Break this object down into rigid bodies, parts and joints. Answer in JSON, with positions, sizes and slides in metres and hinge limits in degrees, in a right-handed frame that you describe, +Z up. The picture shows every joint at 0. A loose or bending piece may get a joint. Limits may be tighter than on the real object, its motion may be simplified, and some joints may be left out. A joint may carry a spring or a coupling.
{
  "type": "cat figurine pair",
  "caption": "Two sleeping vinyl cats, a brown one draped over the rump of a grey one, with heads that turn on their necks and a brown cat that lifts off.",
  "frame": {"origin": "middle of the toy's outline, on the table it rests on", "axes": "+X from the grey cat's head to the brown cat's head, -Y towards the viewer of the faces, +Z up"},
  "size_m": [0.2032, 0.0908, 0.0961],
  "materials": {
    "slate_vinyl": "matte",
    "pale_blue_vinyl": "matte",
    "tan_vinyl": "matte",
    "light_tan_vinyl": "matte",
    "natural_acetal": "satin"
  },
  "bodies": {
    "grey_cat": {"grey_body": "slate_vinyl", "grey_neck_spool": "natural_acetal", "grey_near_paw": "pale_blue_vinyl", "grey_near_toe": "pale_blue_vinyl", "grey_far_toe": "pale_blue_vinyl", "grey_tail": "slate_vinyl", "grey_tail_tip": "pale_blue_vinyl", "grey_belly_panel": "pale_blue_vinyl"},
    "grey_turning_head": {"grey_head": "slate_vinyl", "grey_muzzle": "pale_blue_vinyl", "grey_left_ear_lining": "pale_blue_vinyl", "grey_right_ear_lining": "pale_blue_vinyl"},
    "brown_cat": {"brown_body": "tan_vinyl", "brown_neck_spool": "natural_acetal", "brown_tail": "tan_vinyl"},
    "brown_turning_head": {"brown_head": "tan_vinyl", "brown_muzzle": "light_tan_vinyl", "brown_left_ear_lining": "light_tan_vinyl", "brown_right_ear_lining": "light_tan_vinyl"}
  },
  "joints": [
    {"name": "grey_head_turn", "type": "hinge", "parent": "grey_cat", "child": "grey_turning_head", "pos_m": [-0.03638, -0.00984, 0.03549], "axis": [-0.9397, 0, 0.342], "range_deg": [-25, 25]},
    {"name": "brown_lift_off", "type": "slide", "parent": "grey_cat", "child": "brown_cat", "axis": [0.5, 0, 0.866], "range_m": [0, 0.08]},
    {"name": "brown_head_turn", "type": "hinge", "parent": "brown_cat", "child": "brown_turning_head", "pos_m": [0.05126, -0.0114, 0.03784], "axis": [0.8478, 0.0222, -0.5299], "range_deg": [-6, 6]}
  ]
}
++++++
In the lines above, find each one with "bodies" and list it.

• _ANSWER TO THIS TASK_:
Break this object down into rigid bodies, parts and joints. Answer in JSON, with positions, sizes and slides in metres and hinge limits in degrees, in a right-handed frame that you describe, +Z up. The picture shows every joint at 0. A loose or bending piece may get a joint. Limits may be tighter than on the real object, its motion may be simplified, and some joints may be left out. A joint may carry a spring or a coupling.
  "bodies": {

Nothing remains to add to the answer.